The group still has to raise funding for their mission.
Among those involved in the project is Jane Poynter, who spent two years locked away in a sealed ecosystem with seven other people in 1991 which she described as a "New Age Garden of Eden".
She told BBC News that the mission planners wanted the crew to consist of an older couple whose relationship would be able to withstand the stress of living in a confined environment for two years.
"I can attest from personal experience from living in Biosphere 2 that having somebody that you really deeply trusted and cared for was an extraordinary thing to have," Ms Poynter explained.
Ms Poynter, who ended up marrying one of those involved in the Biosphere 2 project, Taber Macallum, admitted that it could be "challenging" for the couple. But said that the selection process would attempt to find "resilient people that would be able to maintain a happy upbeat attitude in the face of adversity".
The plan was to choose a middle-aged couple because their health and fertility would be less affected by the radiation they would be exposed to during such a long space mission.
The couple would receive extensive training and would be able to draw on psychological support from mission control throughout the mission.
Ms Poynter's expectation is that a couple journeying to Mars would be "inspirational".
"We want the crew of vehicle to represent humanity," she said. "We want the youth of the world to be reflected in this crew and for girls as well as boys to have role models".
Space historian, Prof Christopher Riley of Lincoln University, believes that sending a couple to Mars might be a good idea.
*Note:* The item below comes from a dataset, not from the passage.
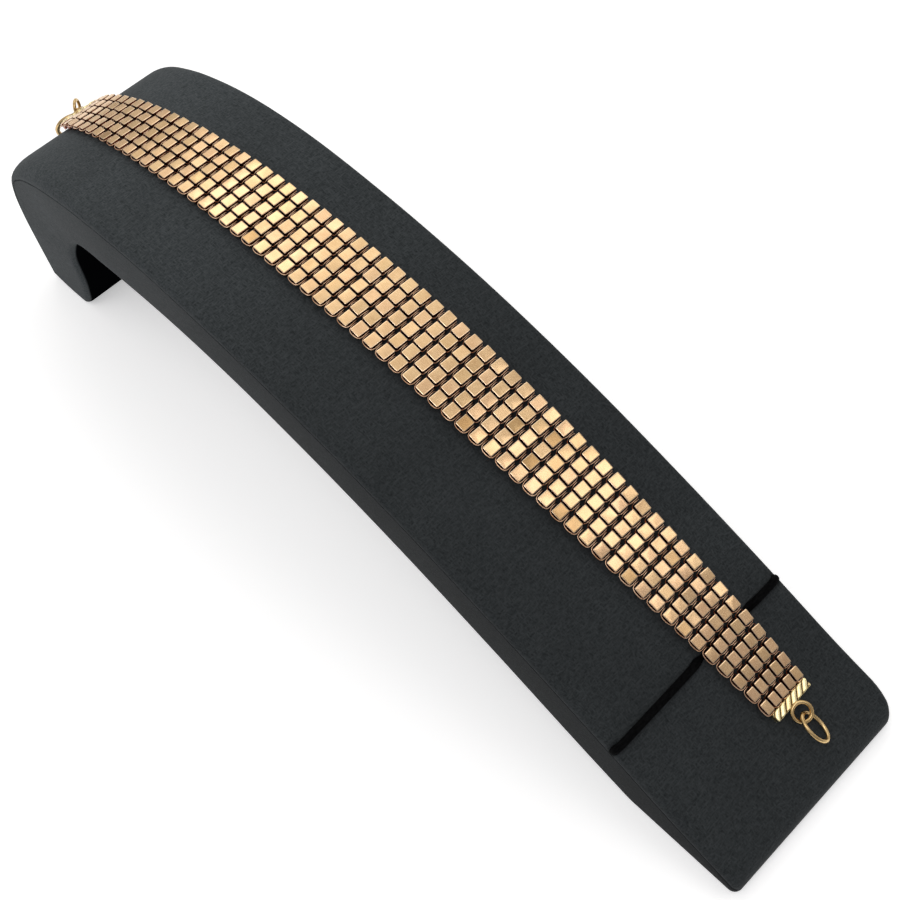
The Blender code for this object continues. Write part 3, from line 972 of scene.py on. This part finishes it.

"The idea of sending older astronauts on longer duration missions, after they have had children, has been around for a while. The reasoning is that such a long duration mission, outside of the protective magnetosphere of the Earth, could leave them infertile," he said.
"Married couples have occasionally flown in space before, on short flights, and it seemed to work well, so why not."
However results emerging from the so-called Mars500 project suggests that even carefully screened individuals are likely to suffer from psychological problems from a prolonged space mission.
The mission will be a straightforward flight to the Red Planet and return without landing. This greatly reduces the cost of the mission. The Mars Inspiration team believe that it is technically possible to launch such a mission in five years' time.
The Mars Inspiration team is aiming for a January 2018 launch because it coincides with a close alignment of Mars and Earth, such that a round trip would take about a year-and-a half, or 501 days - whereas outside of this window such a trip might take two or three years .
Many believe that new technologies will need to be developed to deal with the extended periods of radiation such a trip would involve and to cope with supplying food and water for the crew.
The Mars Inspiration team says that it has carried out a feasibility study for the mission which it plans to release on Sunday. Anu Ojha, from the British National Space Centre in Leicester has seen the study.
He says that it is theoretically possible to go to Mars and back using the Dragon and Falcon Heavy systems manufactured by California-based firm SpaceX.
Loo roll crunch
But conditions would be squeezed and spartan, with no room for pressurised space suits. The report suggests that 1,360kg of dehydrated food will be enough to last the journey and the manifest includes 28kg of toilet paper for a crew of 2 for 500 days.
But the issue of radiation protection according to Mr Ojha is "glossed over" with the recognition that more work and "creative solutions" need to be explored. More work will also need to done to improve recycling technologies to convert urine into water.
The man leading the venture is Denis Tito, who paid 20 million dollars, external to become the first "tourist" in space. He spent six days on the International Space Station (ISS) in 2001.
The millionaire is financing part of the project but much more money needs to be raised. The organisers have not stated how much the mission will cost nor how much they need to raise, saying only that it is much cheaper than one would imagine a Mars mission to be. Ms Poynter did however confirm that a significant amount of money still needed to be raised.
Anu Ojha believes that unless the venture is 100% underwritten at this stage it won't get off the ground.
"If a bunch of billionaires have committed the approx $1-2bn required, then we could see history being made in under five years. If (at the) the press conference they say 'we have this fantastic concept but need the money - please give generously' then it's dead in the water," he told BBC News.
However Prof Riley is more optimistic. "There are lots of big ifs in trying to achieve this epic endeavour, but none which are totally insurmountable given enough money and assistance, and the will to do it," he said.
"It takes mavericks like Tito to create such pivot points in history where significant things happen, and such a trip would be as significant as Apollo 8's first circumnavigation of the Moon on Christmas Eve 1968, when the world listened in to the reflections of the first human beings to orbit another world.
"Perhaps fifty years later, on Christmas Eve 2018 we might be all tuning in to a similar broadcast from Mars. I hope so!"
The effort represents the latest development in private sector companies moving into space exploration. Last December, one of the last men on the Moon, Harrison Schmitt, told BBC News that he believed Nasa and other government run space agencies were "too inefficient" to be able to send astronauts back to the Moon.